While the notion of snap queens making instant and definitive pronouncements on matters of fashion, beauty and home decor might tickle straights, Queer Eye's premise -- that all homosexual men have inbred fashion-accessorizing, flower-arranging and hair-sculpting skills -- might rankle gays. The show cleverly and dangerously flirts with the stereotype that every gay guy has great taste and every straight guy is a shlub in desperate need of help.
"I think there are negative stereotypes, and there are positive stereotypes," said Bravo president Jeff Gaspin. "I'd like to think Queer Eye focuses a little bit more on the positive stereotypes."
But some gays -- bigwigs of style and fashion -- aren't buying it.
"The worst thing is to assume that gay men live in a very contrived environment that is perfectly appointed, and that they have no obstacles except for style concerns," said Robert Verdi, the co-host of Discovery Channel's Surprise by Design and a fixture in Manhattan's fashion and interior design realm. "The myth is that we don't have elderly parents or siblings with children, that we don't have normal conditions of life. That's false.
"Gay men do have an opinion on style that is rather magnificent, but we also have an equal opinion on health care, war, education, the stock market -- anything that is the subject of ordinary living. We don't live in bubbles of perfection. ... We have to go home and pay the phone bills too, do the laundry and walk the dog."
Leon Hall, fashion expert on the Style Network's Fashion Emer-gency, also bristles at the stereotype of the gay style-superhero.
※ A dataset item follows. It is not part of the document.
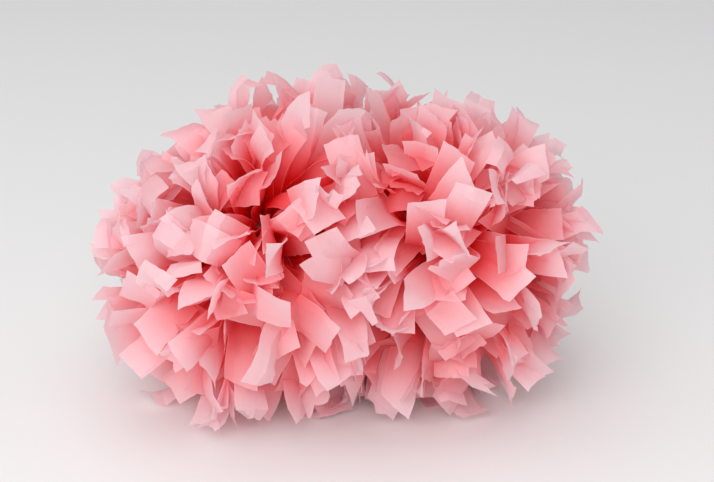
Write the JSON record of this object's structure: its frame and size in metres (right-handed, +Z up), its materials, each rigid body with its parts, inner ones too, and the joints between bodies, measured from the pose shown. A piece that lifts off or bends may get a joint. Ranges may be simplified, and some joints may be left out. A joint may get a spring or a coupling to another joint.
{
  "type": "cheer pom pom",
  "caption": "Cheerleading pom pom: two round tufts of cut pink plastic-film strands tied to the ends of a short baton grip.",
  "frame": {"origin": "centre of the bounding box's underside, where the pom rests, below the middle of the grip", "axes": "+X along the baton's axis, +Z up, +Y towards the back"},
  "size_m": [0.286, 0.194, 0.185],
  "materials": {
    "strand_film": "satin",
    "gathered_film": "satin",
    "tie_nylon": "satin",
    "baton_plastic": "satin",
    "cap_plastic": "gloss"
  },
  "bodies": {
    "handle": {"baton": "baton_plastic", "left_end_cap": "cap_plastic", "right_end_cap": "cap_plastic"},
    "left_wrap": {"left_top_front_spine": "gathered_film", "left_top_back_spine": "gathered_film", "left_bottom_front_spine": "gathered_film", "left_bottom_back_spine": "gathered_film", "left_inner_tie": "tie_nylon", "left_outer_tie": "tie_nylon"},
    "left_tuft": {"left_top_front_outer_strands": "strand_film", "left_top_front_side_strands": "strand_film", "left_top_front_inner_strands": "strand_film", "left_top_back_outer_strands": "strand_film", "left_top_back_side_strands": "strand_film", "left_top_back_inner_strands": "strand_film", "left_bottom_front_outer_strands": "strand_film", "left_bottom_front_side_strands": "strand_film", "left_bottom_front_inner_strands": "strand_film", "left_bottom_back_outer_strands": "strand_film", "left_bottom_back_side_strands": "strand_film", "left_bottom_back_inner_strands": "strand_film"},
    "right_wrap": {"right_top_front_spine": "gathered_film", "right_top_back_spine": "gathered_film", "right_bottom_front_spine": "gathered_film", "right_bottom_back_spine": "gathered_film", "right_inner_tie": "tie_nylon", "right_outer_tie": "tie_nylon"},
    "right_tuft": {"right_top_front_outer_strands": "strand_film", "right_top_front_side_strands": "strand_film", "right_top_front_inner_strands": "strand_film", "right_top_back_outer_strands": "strand_film", "right_top_back_side_strands": "strand_film", "right_top_back_inner_strands": "strand_film", "right_bottom_front_outer_strands": "strand_film", "right_bottom_front_side_strands": "strand_film", "right_bottom_front_inner_strands": "strand_film", "right_bottom_back_outer_strands": "strand_film", "right_bottom_back_side_strands": "strand_film", "right_bottom_back_inner_strands": "strand_film"}
  },
  "joints": [
    {"name": "left_twist", "type": "hinge", "parent": "handle", "child": "left_wrap", "pos_m": [-0.046, 0, 0.088], "axis": [1, 0, 0], "range_deg": [-20, 20], "stiffness_Nm_per_rad": 0.15},
    {"name": "left_nod", "type": "hinge", "parent": "left_wrap", "child": "left_tuft", "pos_m": [-0.046, 0, 0.088], "axis": [0, 1, 0], "range_deg": [-12, 12], "stiffness_Nm_per_rad": 0.2, "deforming": ["left_top_front_inner_strands", "left_top_back_inner_strands", "left_bottom_front_inner_strands", "left_bottom_back_inner_strands"]},
    {"name": "right_twist", "type": "hinge", "parent": "handle", "child": "right_wrap", "pos_m": [0.046, 0, 0.088], "axis": [1, 0, 0], "range_deg": [-20, 20], "stiffness_Nm_per_rad": 0.15},
    {"name": "right_nod", "type": "hinge", "parent": "right_wrap", "child": "right_tuft", "pos_m": [0.046, 0, 0.088], "axis": [0, 1, 0], "range_deg": [-12, 12], "stiffness_Nm_per_rad": 0.2, "deforming": ["right_top_front_inner_strands", "right_top_back_inner_strands", "right_bottom_front_inner_strands", "right_bottom_back_inner_strands"]}
  ]
}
"A person's sexual preference doesn't have anything to do with whether they have taste or not. I'm sorry, sexual preference does not come with good taste. As a gay man, I find that offensive," said Hall. "Why does it need a gay twist? Some of the best hairdressers in the world are straight men. It's like saying all straight men have bad taste. They don't. It's like pitting the straight guys against the gay guys. Why? We're not fighting a battle. We're all the same."
'100 percent' comfort
Not so fast, girlfriend. Simon Doonan, creative director at Barneys New York and the author of the witty "Simon Says" column in the New York Observer, has no problem with the Queer Eye concept, and relishes the stereotype of a gay specialness.
"I am 100 percent comfortable with the stereotyping of gay men as life-enhancing style mavens. Only a total P.C. moron would claim that this was not accurate. Gay men have a unique and magical ability to swoop in and make everything fabulous. We are creatively fulfilled by this kind of work. Most importantly, we are paid well to do it."
Doonan, the author of the new book Wacky Chicks: Life Lessons from Fearlessly In- appropriate and Fabulously Eccentric Women, said the only problem he has with Queer Eye is that most straight guys don't need this gay style-attention.
"I find that many straight guys are, as per the stereotype ... slobs who lack finesse. However, I adore that side of straight guys and have no desire to re-style them. I find their inability to be stylish quite poignant. My main issue with the show is that the gay men are trying to fix something which is not broken. If everybody became Prada perfect, then the world would be a really pathetic place and the gay guys would be just the same as everyone else."
Queer Eye celebrates and, truthfully, exploits those differences, but not in such a way that groups such as the Gay & Lesbian Alliance Against Defamation have a problem with it.
"Entertainment is really subjective. All stereotypes are based in truth, and humor, a little bit anyway," said Michael Young, Northeast regional media manager for the alliance. "The straight participants [on Queer Eye] are a stereotype as well, to say that straight guys have no fashion sense at all, or are all slobs. Aside from that, it's entertainment."
They're all just guys
So what do the Fab Five -- cast members Ted Allen (food and wine connoisseur), Kyan Douglas (grooming guru), Thom Filicia (design doctor), Carson Kressley (fashion savant) and Jai Rodriguez (culture vulture) -- have to say about the issue?
At some point, said Allen, "It really starts to transcend the whole gay-straight question because what we have here is: Who wouldn't want five experts in their field to come in and sort of help with all these areas?"
"The one thing about this show that we've strived for from the beginning," said co-creator David Collins, a gay man, is to show that "gay guys, straight guys, they may do things a little different in the bedroom, but in the end, they're just guys. They just want to feel good about themselves, and confident."